::: Exercise materials
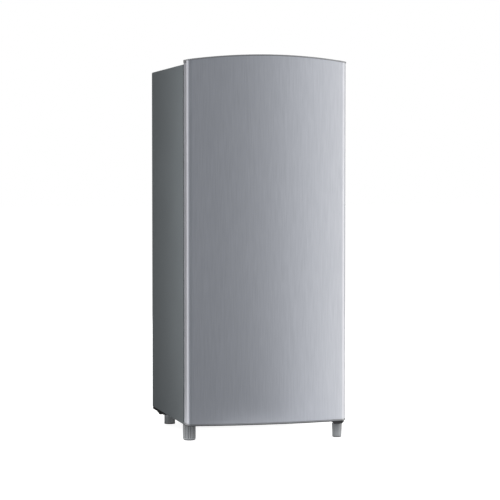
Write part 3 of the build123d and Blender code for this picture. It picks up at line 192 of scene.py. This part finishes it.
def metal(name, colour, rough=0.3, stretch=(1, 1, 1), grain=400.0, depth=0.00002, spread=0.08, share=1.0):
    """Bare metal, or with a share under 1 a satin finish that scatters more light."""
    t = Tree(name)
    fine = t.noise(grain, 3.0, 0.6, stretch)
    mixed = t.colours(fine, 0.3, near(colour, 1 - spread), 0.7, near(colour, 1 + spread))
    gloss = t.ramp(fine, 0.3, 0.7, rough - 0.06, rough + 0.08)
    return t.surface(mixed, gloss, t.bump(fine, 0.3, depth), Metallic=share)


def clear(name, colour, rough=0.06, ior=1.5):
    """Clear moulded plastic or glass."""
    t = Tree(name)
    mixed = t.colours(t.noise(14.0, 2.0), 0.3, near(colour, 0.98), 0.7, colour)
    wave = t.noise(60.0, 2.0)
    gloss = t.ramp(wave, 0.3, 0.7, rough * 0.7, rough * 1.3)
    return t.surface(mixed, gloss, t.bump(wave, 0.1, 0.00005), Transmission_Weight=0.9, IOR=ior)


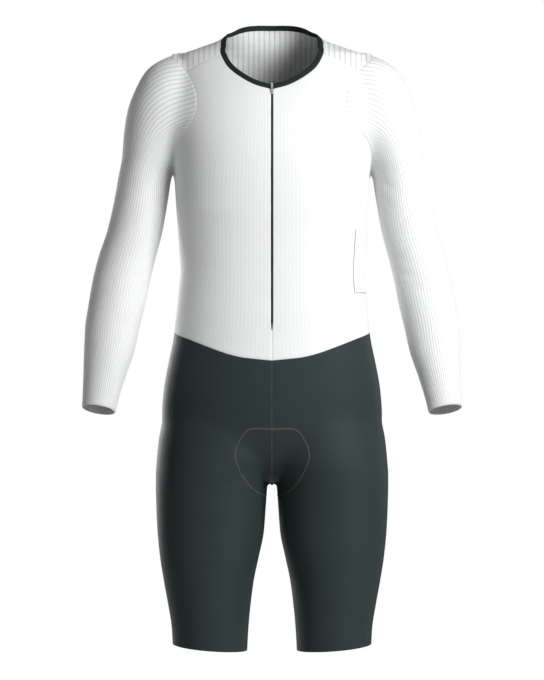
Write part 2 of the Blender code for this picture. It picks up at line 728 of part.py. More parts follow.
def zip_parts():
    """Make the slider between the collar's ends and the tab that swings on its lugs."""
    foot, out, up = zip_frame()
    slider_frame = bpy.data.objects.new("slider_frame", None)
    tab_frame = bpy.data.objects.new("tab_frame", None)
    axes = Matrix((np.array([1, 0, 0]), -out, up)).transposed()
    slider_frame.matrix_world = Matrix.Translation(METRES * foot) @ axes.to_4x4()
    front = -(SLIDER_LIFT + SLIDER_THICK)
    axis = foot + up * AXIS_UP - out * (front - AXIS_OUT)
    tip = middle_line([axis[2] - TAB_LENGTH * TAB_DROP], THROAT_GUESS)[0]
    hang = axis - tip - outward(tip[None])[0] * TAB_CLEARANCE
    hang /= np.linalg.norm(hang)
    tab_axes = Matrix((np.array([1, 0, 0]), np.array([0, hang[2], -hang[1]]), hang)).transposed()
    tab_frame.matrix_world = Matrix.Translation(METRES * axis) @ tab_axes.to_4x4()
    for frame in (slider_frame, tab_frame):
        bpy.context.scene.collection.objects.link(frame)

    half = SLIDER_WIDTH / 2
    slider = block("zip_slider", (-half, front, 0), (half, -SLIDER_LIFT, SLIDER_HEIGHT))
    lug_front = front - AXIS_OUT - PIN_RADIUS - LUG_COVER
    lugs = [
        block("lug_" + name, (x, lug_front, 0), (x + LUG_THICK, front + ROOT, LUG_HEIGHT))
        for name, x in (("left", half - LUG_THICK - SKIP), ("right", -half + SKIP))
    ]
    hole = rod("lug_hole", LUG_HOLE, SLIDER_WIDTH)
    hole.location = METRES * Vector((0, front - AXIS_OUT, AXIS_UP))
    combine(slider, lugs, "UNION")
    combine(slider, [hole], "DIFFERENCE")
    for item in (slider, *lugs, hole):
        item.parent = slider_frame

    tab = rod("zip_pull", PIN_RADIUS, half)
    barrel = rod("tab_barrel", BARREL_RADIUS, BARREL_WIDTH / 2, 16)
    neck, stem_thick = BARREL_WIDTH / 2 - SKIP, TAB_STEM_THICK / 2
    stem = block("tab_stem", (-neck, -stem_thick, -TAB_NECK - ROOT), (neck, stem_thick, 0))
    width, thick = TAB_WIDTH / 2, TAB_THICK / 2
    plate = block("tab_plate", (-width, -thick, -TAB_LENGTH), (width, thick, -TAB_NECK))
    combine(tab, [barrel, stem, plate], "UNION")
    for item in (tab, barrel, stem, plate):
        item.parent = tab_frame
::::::
**Stated problem:** Quote the records from their first line to the line with "0.00005), Transmission_Weight=0.9, IOR=ior)", inclusive, without adding or dropping anything.

**Solution for this exercise:**
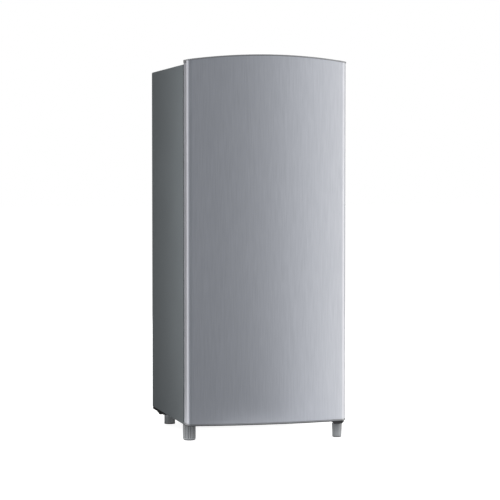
Write part 3 of the build123d and Blender code for this picture. It picks up at line 192 of scene.py. This part finishes it.
def metal(name, colour, rough=0.3, stretch=(1, 1, 1), grain=400.0, depth=0.00002, spread=0.08, share=1.0):
    """Bare metal, or with a share under 1 a satin finish that scatters more light."""
    t = Tree(name)
    fine = t.noise(grain, 3.0, 0.6, stretch)
    mixed = t.colours(fine, 0.3, near(colour, 1 - spread), 0.7, near(colour, 1 + spread))
    gloss = t.ramp(fine, 0.3, 0.7, rough - 0.06, rough + 0.08)
    return t.surface(mixed, gloss, t.bump(fine, 0.3, depth), Metallic=share)


def clear(name, colour, rough=0.06, ior=1.5):
    """Clear moulded plastic or glass."""
    t = Tree(name)
    mixed = t.colours(t.noise(14.0, 2.0), 0.3, near(colour, 0.98), 0.7, colour)
    wave = t.noise(60.0, 2.0)
    gloss = t.ramp(wave, 0.3, 0.7, rough * 0.7, rough * 1.3)
    return t.surface(mixed, gloss, t.bump(wave, 0.1, 0.00005), Transmission_Weight=0.9, IOR=ior)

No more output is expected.